__What is expected__. Using the listing below, copy every line that mentions "scene".

__Material provided__.
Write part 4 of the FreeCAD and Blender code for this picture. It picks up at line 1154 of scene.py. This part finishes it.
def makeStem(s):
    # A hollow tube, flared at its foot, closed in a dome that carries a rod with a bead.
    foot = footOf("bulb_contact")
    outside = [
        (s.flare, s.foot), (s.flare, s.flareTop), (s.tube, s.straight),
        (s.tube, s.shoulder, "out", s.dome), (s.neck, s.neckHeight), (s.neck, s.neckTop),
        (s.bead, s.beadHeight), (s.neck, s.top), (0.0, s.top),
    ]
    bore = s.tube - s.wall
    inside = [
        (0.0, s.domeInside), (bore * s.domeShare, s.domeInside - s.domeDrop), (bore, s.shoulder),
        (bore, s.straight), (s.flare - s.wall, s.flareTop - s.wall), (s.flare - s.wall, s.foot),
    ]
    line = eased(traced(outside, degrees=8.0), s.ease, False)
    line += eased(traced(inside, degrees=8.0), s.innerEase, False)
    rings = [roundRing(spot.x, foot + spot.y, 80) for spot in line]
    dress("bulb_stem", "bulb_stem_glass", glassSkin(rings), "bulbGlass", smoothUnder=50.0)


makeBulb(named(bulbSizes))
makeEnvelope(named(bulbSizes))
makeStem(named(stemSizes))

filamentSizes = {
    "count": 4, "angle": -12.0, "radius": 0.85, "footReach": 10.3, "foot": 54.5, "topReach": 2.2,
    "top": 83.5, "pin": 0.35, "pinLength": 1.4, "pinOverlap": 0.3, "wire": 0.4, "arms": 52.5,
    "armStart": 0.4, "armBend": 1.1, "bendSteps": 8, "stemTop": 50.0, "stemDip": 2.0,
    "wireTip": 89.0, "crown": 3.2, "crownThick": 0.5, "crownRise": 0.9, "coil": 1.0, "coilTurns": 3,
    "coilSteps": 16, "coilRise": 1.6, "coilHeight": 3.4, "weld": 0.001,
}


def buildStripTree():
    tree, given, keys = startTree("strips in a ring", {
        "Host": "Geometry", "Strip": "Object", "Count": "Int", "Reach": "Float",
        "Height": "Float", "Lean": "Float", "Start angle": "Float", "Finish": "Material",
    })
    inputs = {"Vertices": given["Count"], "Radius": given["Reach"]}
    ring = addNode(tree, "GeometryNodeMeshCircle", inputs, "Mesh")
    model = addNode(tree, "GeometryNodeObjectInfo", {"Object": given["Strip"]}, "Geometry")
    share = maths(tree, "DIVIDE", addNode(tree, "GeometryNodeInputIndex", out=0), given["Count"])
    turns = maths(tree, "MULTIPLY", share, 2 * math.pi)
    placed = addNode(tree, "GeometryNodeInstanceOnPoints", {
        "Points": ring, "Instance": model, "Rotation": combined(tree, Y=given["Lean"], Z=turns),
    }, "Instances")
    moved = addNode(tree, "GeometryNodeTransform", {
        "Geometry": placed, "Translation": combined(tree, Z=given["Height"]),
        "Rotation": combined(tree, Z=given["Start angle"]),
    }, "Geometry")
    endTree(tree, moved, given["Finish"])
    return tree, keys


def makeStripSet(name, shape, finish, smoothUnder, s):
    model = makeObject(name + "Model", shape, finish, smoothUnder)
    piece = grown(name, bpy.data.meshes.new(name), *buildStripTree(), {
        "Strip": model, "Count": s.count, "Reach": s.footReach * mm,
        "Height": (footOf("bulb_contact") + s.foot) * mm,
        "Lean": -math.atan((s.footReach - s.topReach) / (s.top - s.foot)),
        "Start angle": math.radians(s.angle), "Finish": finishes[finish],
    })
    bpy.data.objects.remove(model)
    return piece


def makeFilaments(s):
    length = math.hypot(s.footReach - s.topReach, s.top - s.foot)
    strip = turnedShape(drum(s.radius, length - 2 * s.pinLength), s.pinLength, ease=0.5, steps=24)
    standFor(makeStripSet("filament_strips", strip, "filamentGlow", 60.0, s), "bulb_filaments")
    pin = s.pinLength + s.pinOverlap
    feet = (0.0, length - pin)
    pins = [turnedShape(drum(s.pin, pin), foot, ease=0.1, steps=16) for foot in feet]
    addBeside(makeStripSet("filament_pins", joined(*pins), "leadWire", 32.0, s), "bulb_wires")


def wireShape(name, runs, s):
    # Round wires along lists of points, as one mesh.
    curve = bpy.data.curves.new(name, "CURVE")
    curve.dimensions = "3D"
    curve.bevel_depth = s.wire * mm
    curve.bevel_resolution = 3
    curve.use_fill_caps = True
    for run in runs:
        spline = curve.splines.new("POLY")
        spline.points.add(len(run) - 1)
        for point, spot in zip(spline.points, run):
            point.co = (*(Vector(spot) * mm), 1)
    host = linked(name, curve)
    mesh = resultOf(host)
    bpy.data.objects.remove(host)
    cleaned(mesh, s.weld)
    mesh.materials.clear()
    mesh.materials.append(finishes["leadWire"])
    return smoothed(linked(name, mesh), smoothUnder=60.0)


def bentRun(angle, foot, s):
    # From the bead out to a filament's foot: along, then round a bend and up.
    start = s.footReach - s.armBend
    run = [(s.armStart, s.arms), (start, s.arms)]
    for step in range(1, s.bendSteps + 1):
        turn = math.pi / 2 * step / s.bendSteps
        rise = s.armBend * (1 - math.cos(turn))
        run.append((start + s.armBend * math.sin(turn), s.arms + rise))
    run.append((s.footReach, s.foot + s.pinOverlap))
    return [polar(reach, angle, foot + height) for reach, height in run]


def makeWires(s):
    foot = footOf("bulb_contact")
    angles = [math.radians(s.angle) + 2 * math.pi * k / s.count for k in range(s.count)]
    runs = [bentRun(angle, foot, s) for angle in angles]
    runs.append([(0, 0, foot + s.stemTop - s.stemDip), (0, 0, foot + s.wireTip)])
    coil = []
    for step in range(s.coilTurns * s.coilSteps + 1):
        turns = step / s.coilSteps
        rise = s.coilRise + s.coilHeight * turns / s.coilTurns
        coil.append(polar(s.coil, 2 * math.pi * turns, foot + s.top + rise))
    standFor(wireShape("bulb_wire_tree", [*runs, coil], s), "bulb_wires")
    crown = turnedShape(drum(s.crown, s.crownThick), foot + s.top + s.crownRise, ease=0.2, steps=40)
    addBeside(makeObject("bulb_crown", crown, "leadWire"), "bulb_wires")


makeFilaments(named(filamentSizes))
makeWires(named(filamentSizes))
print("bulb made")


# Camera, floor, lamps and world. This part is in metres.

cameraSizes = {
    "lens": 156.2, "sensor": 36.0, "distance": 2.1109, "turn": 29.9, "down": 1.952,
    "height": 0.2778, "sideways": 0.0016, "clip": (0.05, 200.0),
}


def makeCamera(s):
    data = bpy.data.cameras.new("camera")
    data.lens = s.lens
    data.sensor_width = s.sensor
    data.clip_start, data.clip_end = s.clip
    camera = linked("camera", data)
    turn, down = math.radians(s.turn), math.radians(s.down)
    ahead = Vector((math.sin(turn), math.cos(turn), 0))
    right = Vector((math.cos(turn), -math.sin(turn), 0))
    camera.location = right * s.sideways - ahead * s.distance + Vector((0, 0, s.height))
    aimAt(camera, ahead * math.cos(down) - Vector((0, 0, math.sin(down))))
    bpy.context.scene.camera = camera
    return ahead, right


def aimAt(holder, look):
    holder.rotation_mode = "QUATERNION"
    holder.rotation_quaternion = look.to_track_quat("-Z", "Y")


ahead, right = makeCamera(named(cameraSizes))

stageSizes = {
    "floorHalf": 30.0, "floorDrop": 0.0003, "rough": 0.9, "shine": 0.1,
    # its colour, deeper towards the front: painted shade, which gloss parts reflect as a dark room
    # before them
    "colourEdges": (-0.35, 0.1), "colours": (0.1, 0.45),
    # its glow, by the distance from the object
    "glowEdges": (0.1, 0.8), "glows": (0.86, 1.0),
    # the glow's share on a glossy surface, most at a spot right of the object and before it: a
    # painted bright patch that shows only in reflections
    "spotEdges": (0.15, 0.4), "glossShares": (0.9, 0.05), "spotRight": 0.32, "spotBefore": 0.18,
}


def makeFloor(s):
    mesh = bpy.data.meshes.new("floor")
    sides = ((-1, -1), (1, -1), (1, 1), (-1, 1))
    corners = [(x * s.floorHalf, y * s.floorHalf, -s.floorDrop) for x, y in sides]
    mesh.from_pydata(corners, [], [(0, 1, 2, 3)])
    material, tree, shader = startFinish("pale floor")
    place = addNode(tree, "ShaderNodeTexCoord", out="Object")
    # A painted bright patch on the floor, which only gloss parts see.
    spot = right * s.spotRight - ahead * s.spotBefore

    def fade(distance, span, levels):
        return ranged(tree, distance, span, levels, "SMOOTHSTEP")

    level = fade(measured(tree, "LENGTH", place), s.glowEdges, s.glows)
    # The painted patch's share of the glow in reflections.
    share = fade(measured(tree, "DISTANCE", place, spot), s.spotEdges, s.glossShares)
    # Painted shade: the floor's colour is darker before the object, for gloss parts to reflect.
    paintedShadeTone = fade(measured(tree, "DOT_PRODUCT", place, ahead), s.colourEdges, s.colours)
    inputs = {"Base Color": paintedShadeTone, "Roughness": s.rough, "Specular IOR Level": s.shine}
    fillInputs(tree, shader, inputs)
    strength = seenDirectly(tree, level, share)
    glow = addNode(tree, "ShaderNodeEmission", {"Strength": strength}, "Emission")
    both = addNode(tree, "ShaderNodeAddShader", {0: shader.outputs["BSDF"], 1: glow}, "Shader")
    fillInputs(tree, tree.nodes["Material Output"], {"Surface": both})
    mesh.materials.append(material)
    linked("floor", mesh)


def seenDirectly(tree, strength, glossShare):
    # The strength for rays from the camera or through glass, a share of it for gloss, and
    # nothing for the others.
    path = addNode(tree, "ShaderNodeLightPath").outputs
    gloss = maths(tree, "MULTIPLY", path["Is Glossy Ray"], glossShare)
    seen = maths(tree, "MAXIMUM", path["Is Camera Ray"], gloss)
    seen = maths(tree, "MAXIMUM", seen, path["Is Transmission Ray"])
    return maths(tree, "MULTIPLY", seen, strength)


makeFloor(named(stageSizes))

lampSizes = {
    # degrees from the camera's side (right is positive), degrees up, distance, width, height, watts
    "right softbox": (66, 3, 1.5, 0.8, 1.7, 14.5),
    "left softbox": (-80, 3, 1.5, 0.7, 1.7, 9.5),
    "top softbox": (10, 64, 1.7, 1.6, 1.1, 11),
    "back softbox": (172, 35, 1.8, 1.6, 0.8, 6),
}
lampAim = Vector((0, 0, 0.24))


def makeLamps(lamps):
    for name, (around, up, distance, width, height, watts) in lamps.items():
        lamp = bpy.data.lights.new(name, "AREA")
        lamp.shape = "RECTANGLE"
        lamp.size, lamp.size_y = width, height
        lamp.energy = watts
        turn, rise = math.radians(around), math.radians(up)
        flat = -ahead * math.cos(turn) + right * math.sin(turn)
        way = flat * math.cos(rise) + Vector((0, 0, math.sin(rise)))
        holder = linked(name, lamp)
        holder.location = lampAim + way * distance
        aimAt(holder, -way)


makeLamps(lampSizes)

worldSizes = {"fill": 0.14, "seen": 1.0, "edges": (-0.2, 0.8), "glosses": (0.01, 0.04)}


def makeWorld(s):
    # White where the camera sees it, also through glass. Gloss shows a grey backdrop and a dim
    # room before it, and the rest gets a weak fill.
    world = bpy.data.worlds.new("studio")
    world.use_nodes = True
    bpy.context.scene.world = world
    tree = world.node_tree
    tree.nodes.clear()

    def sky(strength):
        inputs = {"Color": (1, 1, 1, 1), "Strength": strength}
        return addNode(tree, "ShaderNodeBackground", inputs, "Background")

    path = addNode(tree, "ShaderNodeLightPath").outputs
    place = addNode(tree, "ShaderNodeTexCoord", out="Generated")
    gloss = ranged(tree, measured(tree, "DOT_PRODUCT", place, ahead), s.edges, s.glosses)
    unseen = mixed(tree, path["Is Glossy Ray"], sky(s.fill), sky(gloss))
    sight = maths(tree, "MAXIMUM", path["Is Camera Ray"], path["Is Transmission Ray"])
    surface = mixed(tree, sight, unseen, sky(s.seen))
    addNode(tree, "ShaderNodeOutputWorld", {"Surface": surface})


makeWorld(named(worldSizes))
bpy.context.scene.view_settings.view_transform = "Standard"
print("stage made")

__Result for this exercise__.
Write part 4 of the FreeCAD and Blender code for this picture. It picks up at line 1154 of scene.py. This part finishes it.
    bpy.context.scene.camera = camera
    bpy.context.scene.world = world
bpy.context.scene.view_settings.view_transform = "Standard"